Seven in every ten UK charities expect to cease operations by the end of 2020, according to the Digital Culture, Media and Sport Committee. 

By Samir Jeraj

A parliamentary committee has criticised government failures in supporting UK charities hit by Covid-19, saying that rising demand for services has led to a collapse in income means.

The Covid-19 crisis and charities report published by the Digital Culture, Media and Sport (DCMS) Committee also criticised the lack of transparency in how the current pot of £750m, which Chancellor Rishi Sunak pledged in support for front-line charities, is being distributed. The Secretary of State for DCMS, Oliver Dowden, was also singled out for criticism for being unable to provide sufficient information about who could get the support two weeks after it was announced.

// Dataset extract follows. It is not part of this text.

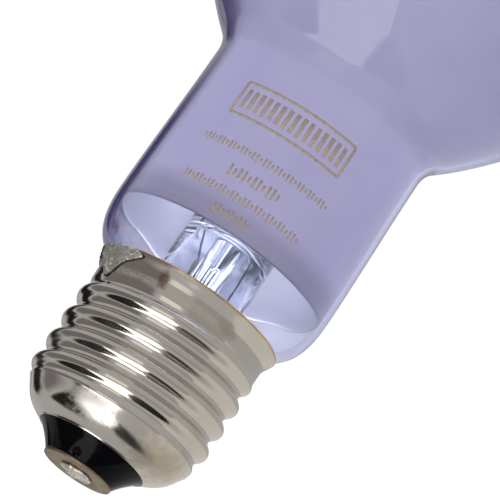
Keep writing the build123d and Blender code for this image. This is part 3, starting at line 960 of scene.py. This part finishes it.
class LAMP_OT_stem(BuildStep, bpy.types.Operator):
    """Build the glass stem: flare, tube, press, exhaust tube, arbor and button"""

    bl_idname = "lamp.stem"
    bl_label = "Glass stem"

    def execute(self, context):
        azimuths = round_angles(STEM_SIDES)
        seal_r = SEAL_R - GLASS_WALL
        spread = (math.cos(STEM_FLARE_ANGLE), math.sin(STEM_FLARE_ANGLE))
        outside = clamped([(STEM_R, STEM_FLARE_Z), (seal_r, SEAL_Z)], (0, 1), spread, 12)
        foot = [(SEAL_R, SEAL_Z + STEM_FOOT), (SEAL_R, SEAL_Z)]
        tube = foot + list(outside[::-1]) + [(STEM_R, (STEM_FLARE_Z + STEM_TOP_Z) / 2)]
        skins = turned(tube, azimuths) + self.press(azimuths) + turned(self.button(), azimuths)
        hollow = turned(self.bore(seal_r, spread), azimuths)
        channel_r, floor_z = EXHAUST_R - EXHAUST_WALL, STEM_TOP_Z + STEM_WALL
        channel = turned([
            (0.0, floor_z), (channel_r, floor_z), (channel_r, EXHAUST_TIP_Z - EXHAUST_TIP),
            (0.0, EXHAUST_TIP_Z - EXHAUST_WALL),
        ], azimuths)
        islands = [skin(hollow[::-1] + skins), skin(channel)]
        piece("stem_tube", islands, [clear_glass()], ["glass_stem"])
        return {"FINISHED"}

    @staticmethod
    def press(azimuths):
        """Rings that flatten the tube to the press and round off its end."""
        sections = []
        for t in np.linspace(0, 1, 12):
            flat = smooth(t)
            sections.append((
                STEM_R + (PRESS_HALF_WIDTH - STEM_R) * flat, STEM_R + (PRESS_HALF_DEPTH - STEM_R) * flat,
                STEM_TOP_Z + (PRESS_Z - STEM_TOP_Z) * t,
            ))
        sections.append((PRESS_HALF_WIDTH, PRESS_HALF_DEPTH, PRESS_END_Z + BEND / 2))
        sections.append((PRESS_HALF_WIDTH * PRESS_TAPER[0], PRESS_HALF_DEPTH * PRESS_TAPER[1], PRESS_END_Z))
        turn = math.radians(PRESS_AZIMUTH)
        rings = []
        for half_width, half_depth, height in sections:
            wide, deep = half_width * np.cos(azimuths - turn), half_depth * np.sin(azimuths - turn)
            x = wide * math.cos(turn) - deep * math.sin(turn)
            y = wide * math.sin(turn) + deep * math.cos(turn)
            rings.append([(a, b, height) for a, b in zip(x, y)])
        return rings

    @staticmethod
    def button():
        """Radius and height along the arbor and round the button at its end."""
        half = BUTTON_HEIGHT / 2
        line = [(ARBOR_R, PRESS_END_Z - BEND / 2), (ARBOR_R, BUTTON_Z + half + BEND / 3)]
        for t in np.linspace(0.12, 0.98, 12):
            angle = math.pi * t
            line.append((BUTTON_R * math.sin(angle) ** BUTTON_FULLNESS, BUTTON_Z + half * math.cos(angle)))
        return line + [(0.0, BUTTON_Z - half)]

    @staticmethod
    def bore(seal_r, spread):
        """Radius and height down the inside of the tube to its floor, and up to the exhaust tube's tip."""
        wall_r, floor_z = STEM_R - STEM_WALL, STEM_TOP_Z + STEM_WALL
        top = (seal_r - STEM_WALL / 2, SEAL_Z + STEM_FOOT)
        inside = clamped([(wall_r, STEM_FLARE_Z), top], (0, 1), spread, 12)
        floor = [
            (wall_r, floor_z + BEND), (STEM_R - STEM_WALL * 1.4, floor_z + BEND / 3),
            (EXHAUST_R + BEND / 3, floor_z), (EXHAUST_R, floor_z + BEND / 3),
        ]
        tip = [
            (EXHAUST_R, EXHAUST_TIP_Z - EXHAUST_TIP), (EXHAUST_R * 0.8, EXHAUST_TIP_Z - EXHAUST_TIP * 0.6),
            (EXHAUST_WALL, EXHAUST_TIP_Z - EXHAUST_TIP * 0.1), (0.0, EXHAUST_TIP_Z),
        ]
        return list(inside[::-1]) + floor + tip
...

Chair of the DCMS Committee, Julian Knight MP, said charities did not believe they had “some sort of right to survive”, but people had “a right to the services they provide”. He added: “We warned the chancellor that charities told us they faced a £4bn gap in money coming in, with some smaller charities facing insolvency within weeks without immediate emergency support.”

The Nation Council for Voluntary Organisations have estimated charities will lose £4bn in projected income from March to July, as social distancing hits traditional fundraising activities such as events and retail trading. A survey by the Directory for Social Change found that, without financial support, seven in ten UK charities expected to close before the end of the year.

The report urges the government to establish a “stabilisation fund” to keep charities functioning and supporting people who depend on them.